Sphere Board meeting: A new NGO and new governance

22 December 2016 | Sphere Project

Ensuring that Sphere continues to adapt itself as a user-driven, practitioner-governed organisation, the project has become a non-profit association under Swiss law.

At its second regular annual meeting held in Geneva in November, the Sphere Project Board reviewed the new institutional status and governance structure of the organisation. Building on analysis and feedback from users over the past year, the move aligns organisational arrangements with the Sphere 2020 strategic plan.

On 28 September 2016, the Sphere Association was constituted in Geneva as a non-profit association under Swiss law. The new legal entity is the successor of the Sphere Project, established in 1997 as a time-bound multi-organisation initiative to establish minimum standards for humanitarian assistance in crises.

The "new" Sphere will be led by a General Assembly, an Executive Board and a Secretariat headed by an Executive Director.

The founding officers of the association are Martin McCann (President, RedR/UK), Sarah Kambarami (Vice-President, ACT Alliance) and Julien Schopp (Treasurer, InterAction). This represents a continuation of the Sphere Project Board membership for an interim period until the first ordinary meeting of the General Assembly, to be held in May 2018.

The Sphere Secretariat is composed of five staff (two part-time) and the Executive Director, Christine Knudsen. The Secretariat has moved offices to Rue de Varembé 3, Geneva (see a map and contact details). Staff email addresses remain unchanged until further notice.


Handbook revision, Network of practice, Standards partnership

The Board also provided strategic guidance for the Sphere Handbook revision, which will enter its public phase in early 2017, with preparations and leadership already in place.

The Board further confirmed Sphere's focus on humanitarian principles and on rapid response, while acknowledging that Sphere standards remain relevant in practice for preparedness and for transition planning.

The Board stressed the importance of the Humanitarian Charter and humanitarian principles guiding the standards, while also acknowledging that other actors may take up the standards to provide accountable and high quality assistance in emergencies.

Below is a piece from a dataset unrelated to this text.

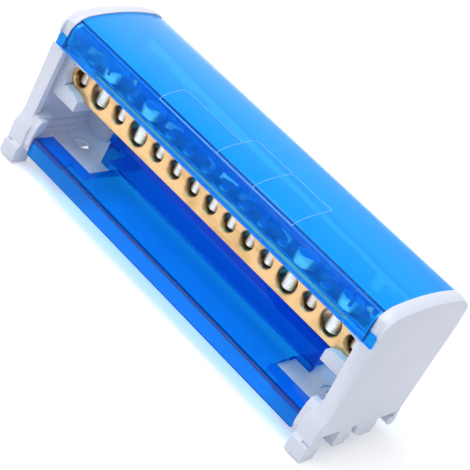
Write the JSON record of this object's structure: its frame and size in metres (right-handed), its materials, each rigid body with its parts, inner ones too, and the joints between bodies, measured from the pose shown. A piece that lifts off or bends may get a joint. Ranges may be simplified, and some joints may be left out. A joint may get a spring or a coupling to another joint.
{
  "type": "power distribution block",
  "caption": "Two-pole modular power distribution block: brass bars with clamp screws in a blue tray under a domed clear cover, on rail-mounting end caps.",
  "frame": {"origin": "centre of the bounding box footprint, level with the tips of the rail latches", "axes": "+X along the bars, +Y across the rail away from the latches, +Z away from the rail towards the cover"},
  "size_m": [0.135, 0.0432, 0.0532],
  "materials": {
    "cap_plastic": "satin light grey moulded plastic",
    "tray_plastic": "glossy transparent blue plastic",
    "cover_plastic": "glossy transparent blue plastic",
    "bar_brass": "machined brass",
    "screw_steel": "zinc plated steel"
  },
  "bodies": {
    "housing": {"end_cap_right": "cap_plastic", "end_cap_left": "cap_plastic", "base_tray": "tray_plastic", "front_busbar": "bar_brass", "rear_busbar": "bar_brass"},
    "cover": {"top_cover": "cover_plastic"},
    "front_screw_01": {"front_screw_01": "screw_steel"},
    "front_screw_02": {"front_screw_02": "screw_steel"},
    "front_screw_03": {"front_screw_03": "screw_steel"},
    "front_screw_04": {"front_screw_04": "screw_steel"},
    "front_screw_05": {"front_screw_05": "screw_steel"},
    "front_screw_06": {"front_screw_06": "screw_steel"},
    "front_screw_07": {"front_screw_07": "screw_steel"},
    "front_screw_08": {"front_screw_08": "screw_steel"},
    "front_screw_09": {"front_screw_09": "screw_steel"},
    "front_screw_10": {"front_screw_10": "screw_steel"},
    "front_screw_11": {"front_screw_11": "screw_steel"},
    "front_screw_12": {"front_screw_12": "screw_steel"},
    "front_screw_13": {"front_screw_13": "screw_steel"},
    "front_screw_14": {"front_screw_14": "screw_steel"},
    "front_screw_15": {"front_screw_15": "screw_steel"},
    "rear_screw_01": {"rear_screw_01": "screw_steel"},
    "rear_screw_02": {"rear_screw_02": "screw_steel"},
    "rear_screw_03": {"rear_screw_03": "screw_steel"},
    "rear_screw_04": {"rear_screw_04": "screw_steel"},
    "rear_screw_05": {"rear_screw_05": "screw_steel"},
    "rear_screw_06": {"rear_screw_06": "screw_steel"},
    "rear_screw_07": {"rear_screw_07": "screw_steel"},
    "rear_screw_08": {"rear_screw_08": "screw_steel"},
    "rear_screw_09": {"rear_screw_09": "screw_steel"},
    "rear_screw_10": {"rear_screw_10": "screw_steel"},
    "rear_screw_11": {"rear_screw_11": "screw_steel"},
    "rear_screw_12": {"rear_screw_12": "screw_steel"},
    "rear_screw_13": {"rear_screw_13": "screw_steel"},
    "rear_screw_14": {"rear_screw_14": "screw_steel"},
    "rear_screw_15": {"rear_screw_15": "screw_steel"}
  },
  "joints": [
    {"name": "cover_lift", "type": "slide", "parent": "housing", "child": "cover", "axis": [0, 0, 1], "range_m": [0, 0.06]},
    {"name": "front_screw_01_travel", "type": "slide", "parent": "housing", "child": "front_screw_01", "axis": [0, 0, 1], "range_m": [0, 0.0046]},
    {"name": "front_screw_02_travel", "type": "slide", "parent": "housing", "child": "front_screw_02", "axis": [0, 0, 1], "range_m": [0, 0.0066]},
    {"name": "front_screw_03_travel", "type": "slide", "parent": "housing", "child": "front_screw_03", "axis": [0, 0, 1], "range_m": [0, 0.0046]},
    {"name": "front_screw_04_travel", "type": "slide", "parent": "housing", "child": "front_screw_04", "axis": [0, 0, 1], "range_m": [0, 0.0066]},
    {"name": "front_screw_05_travel", "type": "slide", "parent": "housing", "child": "front_screw_05", "axis": [0, 0, 1], "range_m": [0, 0.0046]},
    {"name": "front_screw_06_travel", "type": "slide", "parent": "housing", "child": "front_screw_06", "axis": [0, 0, 1], "range_m": [0, 0.0046]},
    {"name": "front_screw_07_travel", "type": "slide", "parent": "housing", "child": "front_screw_07", "axis": [0, 0, 1], "range_m": [0, 0.0046]},
    {"name": "front_screw_08_travel", "type": "slide", "parent": "housing", "child": "front_screw_08", "axis": [0, 0, 1], "range_m": [0, 0.0046]},
    {"name": "front_screw_09_travel", "type": "slide", "parent": "housing", "child": "front_screw_09", "axis": [0, 0, 1], "range_m": [0, 0.0046]},
    {"name": "front_screw_10_travel", "type": "slide", "parent": "housing", "child": "front_screw_10", "axis": [0, 0, 1], "range_m": [0, 0.0046]},
    {"name": "front_screw_11_travel", "type": "slide", "parent": "housing", "child": "front_screw_11", "axis": [0, 0, 1], "range_m": [0, 0.0046]},
    {"name": "front_screw_12_travel", "type": "slide", "parent": "housing", "child": "front_screw_12", "axis": [0, 0, 1], "range_m": [0, 0.0066]},
    {"name": "front_screw_13_travel", "type": "slide", "parent": "housing", "child": "front_screw_13", "axis": [0, 0, 1], "range_m": [0, 0.0046]},
    {"name": "front_screw_14_travel", "type": "slide", "parent": "housing", "child": "front_screw_14", "axis": [0, 0, 1], "range_m": [0, 0.0066]},
    {"name": "front_screw_15_travel", "type": "slide", "parent": "housing", "child": "front_screw_15", "axis": [0, 0, 1], "range_m": [0, 0.0046]},
    {"name": "rear_screw_01_travel", "type": "slide", "parent": "housing", "child": "rear_screw_01", "axis": [0, 0, 1], "range_m": [0, 0.0046]},
    {"name": "rear_screw_02_travel", "type": "slide", "parent": "housing", "child": "rear_screw_02", "axis": [0, 0, 1], "range_m": [0, 0.0066]},
    {"name": "rear_screw_03_travel", "type": "slide", "parent": "housing", "child": "rear_screw_03", "axis": [0, 0, 1], "range_m": [0, 0.0046]},
    {"name": "rear_screw_04_travel", "type": "slide", "parent": "housing", "child": "rear_screw_04", "axis": [0, 0, 1], "range_m": [0, 0.0066]},
    {"name": "rear_screw_05_travel", "type": "slide", "parent": "housing", "child": "rear_screw_05", "axis": [0, 0, 1], "range_m": [0, 0.0046]},
    {"name": "rear_screw_06_travel", "type": "slide", "parent": "housing", "child": "rear_screw_06", "axis": [0, 0, 1], "range_m": [0, 0.0046]},
    {"name": "rear_screw_07_travel", "type": "slide", "parent": "housing", "child": "rear_screw_07", "axis": [0, 0, 1], "range_m": [0, 0.0046]},
    {"name": "rear_screw_08_travel", "type": "slide", "parent": "housing", "child": "rear_screw_08", "axis": [0, 0, 1], "range_m": [0, 0.0046]},
    {"name": "rear_screw_09_travel", "type": "slide", "parent": "housing", "child": "rear_screw_09", "axis": [0, 0, 1], "range_m": [0, 0.0046]},
    {"name": "rear_screw_10_travel", "type": "slide", "parent": "housing", "child": "rear_screw_10", "axis": [0, 0, 1], "range_m": [0, 0.0046]},
    {"name": "rear_screw_11_travel", "type": "slide", "parent": "housing", "child": "rear_screw_11", "axis": [0, 0, 1], "range_m": [0, 0.0046]},
    {"name": "rear_screw_12_travel", "type": "slide", "parent": "housing", "child": "rear_screw_12", "axis": [0, 0, 1], "range_m": [0, 0.0066]},
    {"name": "rear_screw_13_travel", "type": "slide", "parent": "housing", "child": "rear_screw_13", "axis": [0, 0, 1], "range_m": [0, 0.0046]},
    {"name": "rear_screw_14_travel", "type": "slide", "parent": "housing", "child": "rear_screw_14", "axis": [0, 0, 1], "range_m": [0, 0.0066]},
    {"name": "rear_screw_15_travel", "type": "slide", "parent": "housing", "child": "rear_screw_15", "axis": [0, 0, 1], "range_m": [0, 0.0046]}
  ]
}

The network of Sphere focal points continues to grow, with 46 focal points in 43 countries, including 17 countries with high-risk humanitarian situations, now in place. Focal points were brought on board in 2016 in Brazil, the Democratic Republic of the Congo, Ethiopia, Haiti, Morocco, Niger, Senegal, Turkey, Vietnam and Ukraine.

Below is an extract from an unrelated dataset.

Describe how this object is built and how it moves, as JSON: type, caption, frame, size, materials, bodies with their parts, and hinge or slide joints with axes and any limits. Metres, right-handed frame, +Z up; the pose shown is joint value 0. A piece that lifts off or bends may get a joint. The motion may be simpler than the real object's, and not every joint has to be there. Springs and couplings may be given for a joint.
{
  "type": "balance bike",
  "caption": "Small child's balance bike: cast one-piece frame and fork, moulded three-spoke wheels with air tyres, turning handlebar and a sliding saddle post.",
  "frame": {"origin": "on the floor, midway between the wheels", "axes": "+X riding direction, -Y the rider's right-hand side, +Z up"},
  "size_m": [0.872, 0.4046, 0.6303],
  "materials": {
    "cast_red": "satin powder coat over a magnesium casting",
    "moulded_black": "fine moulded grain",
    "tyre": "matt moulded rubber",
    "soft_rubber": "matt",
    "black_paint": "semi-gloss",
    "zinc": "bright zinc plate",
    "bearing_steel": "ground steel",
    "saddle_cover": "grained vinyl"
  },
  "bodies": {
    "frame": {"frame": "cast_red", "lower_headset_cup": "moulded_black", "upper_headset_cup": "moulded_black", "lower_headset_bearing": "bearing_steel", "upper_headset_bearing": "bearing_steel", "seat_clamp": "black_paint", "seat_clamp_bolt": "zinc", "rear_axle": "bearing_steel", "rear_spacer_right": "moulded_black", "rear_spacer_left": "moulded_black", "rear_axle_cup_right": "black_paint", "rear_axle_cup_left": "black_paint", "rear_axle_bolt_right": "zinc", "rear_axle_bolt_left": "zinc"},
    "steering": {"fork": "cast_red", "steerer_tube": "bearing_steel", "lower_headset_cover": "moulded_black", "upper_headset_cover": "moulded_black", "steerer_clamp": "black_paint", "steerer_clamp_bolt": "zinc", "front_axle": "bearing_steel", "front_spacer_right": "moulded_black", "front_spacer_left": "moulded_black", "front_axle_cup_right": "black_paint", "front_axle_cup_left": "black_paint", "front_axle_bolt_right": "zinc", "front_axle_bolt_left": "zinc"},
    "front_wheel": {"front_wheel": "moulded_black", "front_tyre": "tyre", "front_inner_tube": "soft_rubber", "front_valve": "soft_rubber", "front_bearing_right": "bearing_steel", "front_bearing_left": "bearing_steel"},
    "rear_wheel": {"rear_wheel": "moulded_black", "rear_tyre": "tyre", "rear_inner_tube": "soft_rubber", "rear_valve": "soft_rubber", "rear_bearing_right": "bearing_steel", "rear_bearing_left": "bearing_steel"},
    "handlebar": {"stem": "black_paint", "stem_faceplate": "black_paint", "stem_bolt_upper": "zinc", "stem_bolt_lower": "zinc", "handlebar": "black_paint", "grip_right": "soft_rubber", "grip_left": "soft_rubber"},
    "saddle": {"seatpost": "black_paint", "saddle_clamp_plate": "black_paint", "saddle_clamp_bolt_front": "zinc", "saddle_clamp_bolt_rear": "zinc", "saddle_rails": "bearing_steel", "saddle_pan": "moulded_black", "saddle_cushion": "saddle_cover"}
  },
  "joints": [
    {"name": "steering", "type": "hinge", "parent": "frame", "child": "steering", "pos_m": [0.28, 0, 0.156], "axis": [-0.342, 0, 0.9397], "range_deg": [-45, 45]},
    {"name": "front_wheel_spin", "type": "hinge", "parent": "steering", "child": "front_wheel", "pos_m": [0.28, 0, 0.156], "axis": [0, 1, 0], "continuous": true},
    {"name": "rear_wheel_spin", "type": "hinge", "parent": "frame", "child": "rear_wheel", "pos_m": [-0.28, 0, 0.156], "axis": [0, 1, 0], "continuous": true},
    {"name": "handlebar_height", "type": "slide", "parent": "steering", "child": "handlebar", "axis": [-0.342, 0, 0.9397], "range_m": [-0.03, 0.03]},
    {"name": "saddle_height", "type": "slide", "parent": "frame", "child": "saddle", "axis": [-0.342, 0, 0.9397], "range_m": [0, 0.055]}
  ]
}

The Humanitarian Standards Partnership continues to deepen collaboration among the involved initiatives, supporting joint activities and outreach. Among other initiatives, it has enabled greater alignment through the revision of the Minimum Economic Recovery Standards (MERS) and the Minimum requirements for market analysis in emergencies (of the Cash Learning Partnership CaLP).

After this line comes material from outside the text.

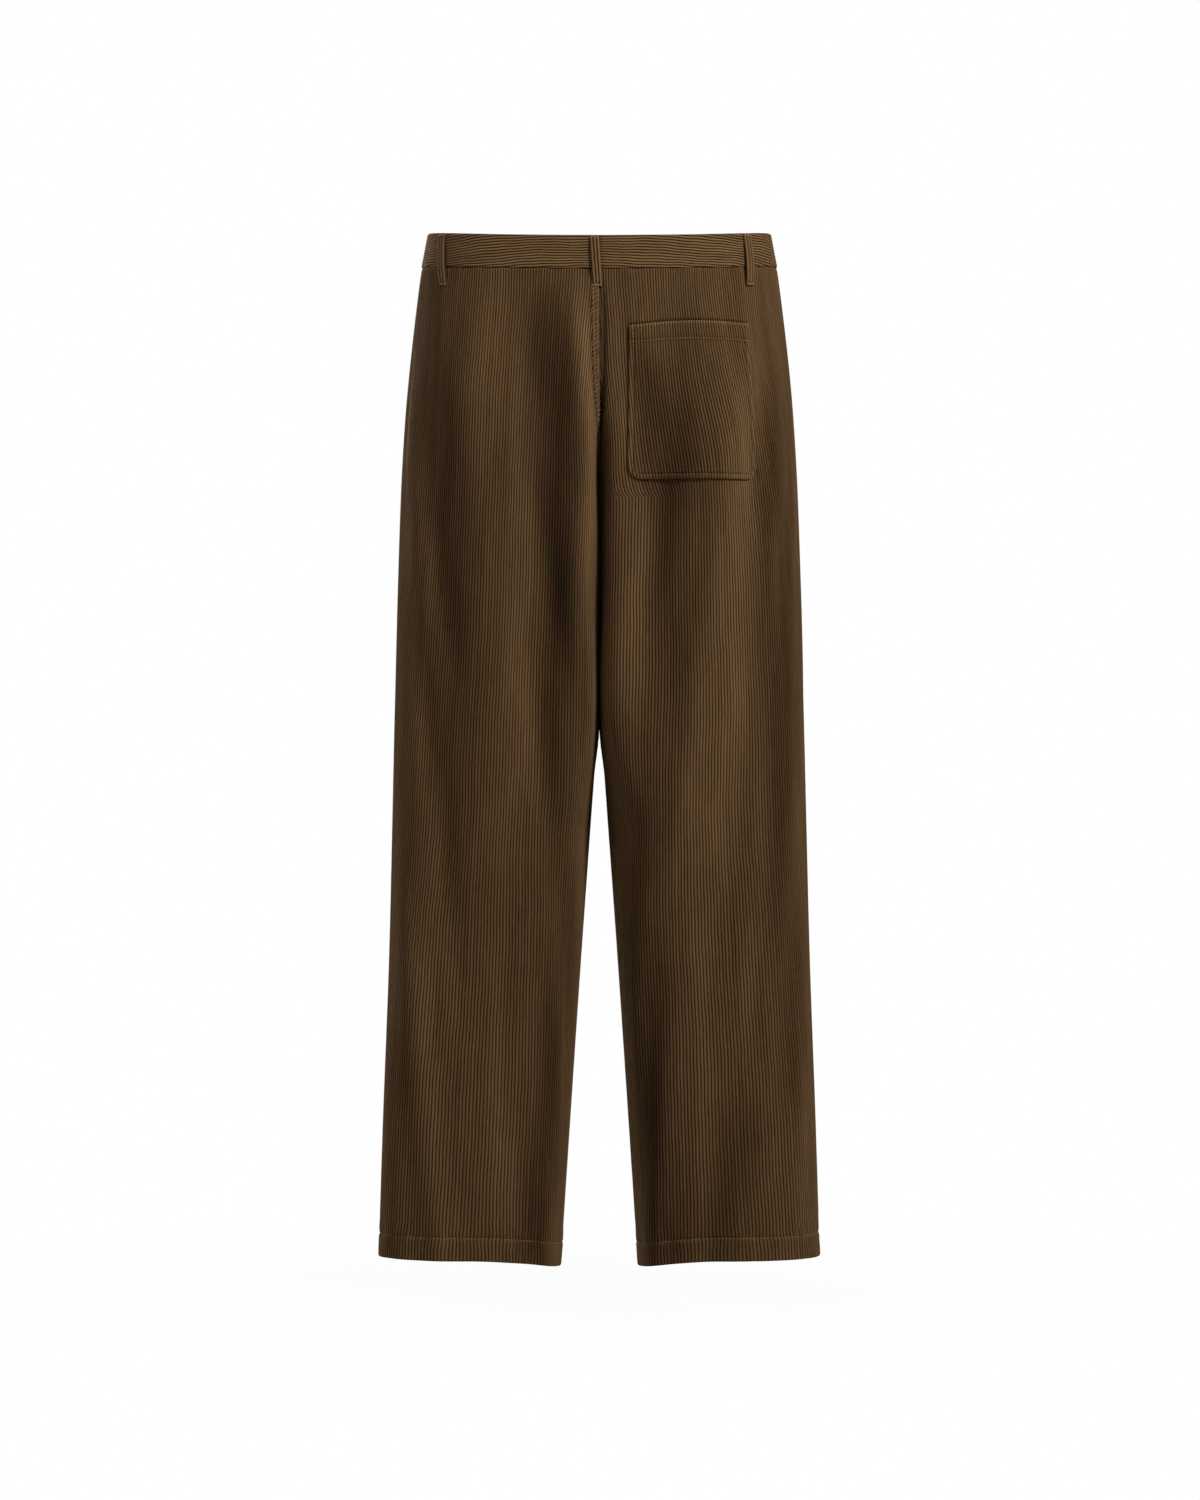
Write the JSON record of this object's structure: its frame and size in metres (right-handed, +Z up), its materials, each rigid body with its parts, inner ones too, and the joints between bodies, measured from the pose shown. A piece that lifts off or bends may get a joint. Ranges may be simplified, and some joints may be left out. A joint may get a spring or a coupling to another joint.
{
  "type": "corduroy trousers",
  "caption": "Straight-legged corduroy trousers in their worn, hollow shape, with waistband, belt loops, fly and one patch pocket on the seat.",
  "frame": {"origin": "the middle of the waist opening, level with the waistband's top at the sides", "axes": "+Z up the body, +Y towards the fly, +X towards the wearer's right; the seat faces -Y"},
  "size_m": [0.462, 0.2399, 1.08],
  "materials": {
    "corduroy": "brown cotton corduroy with a soft pile in ribs",
    "button": "dark brown, half gloss",
    "zip": "aged teeth on a brown tape"
  },
  "bodies": {
    "root": {"back_left_top": "corduroy", "back_left_thigh": "corduroy", "back_left_shin": "corduroy", "back_right_top": "corduroy", "back_right_thigh": "corduroy", "back_right_shin": "corduroy", "front_left_top": "corduroy", "front_left_thigh": "corduroy", "front_left_shin": "corduroy", "front_right_top": "corduroy", "front_right_thigh": "corduroy", "front_right_shin": "corduroy", "waistband_left": "corduroy", "waistband_right": "corduroy", "loop_back_centre": "corduroy", "loop_back_left": "corduroy", "loop_back_right": "corduroy", "loop_front_left": "corduroy", "loop_front_right": "corduroy", "back_pocket": "corduroy", "waist_button": "button", "fly_zip": "zip"}
  },
  "joints": []
}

The Partnership is also developing a smartphone application to allow practitioners to have the full set of humanitarian standards at their fingertips in 2017.


New Board members

The Board expressed its gratitude to Simon Eccleshall (International Federation of Red Cross and Red Crescent Societies), John Plastow (CARE International), Ian Ridley (World Vision International) and Bart Witteveen (Humanitarian Response Network of Canada), who stepped down as members during the year.

The Board welcomed the following new members: David Fisher (International Federation of Red Cross and Red Crescent Societies, Isabel Gomes (World Vision International) and Philippe Guiton (CARE International).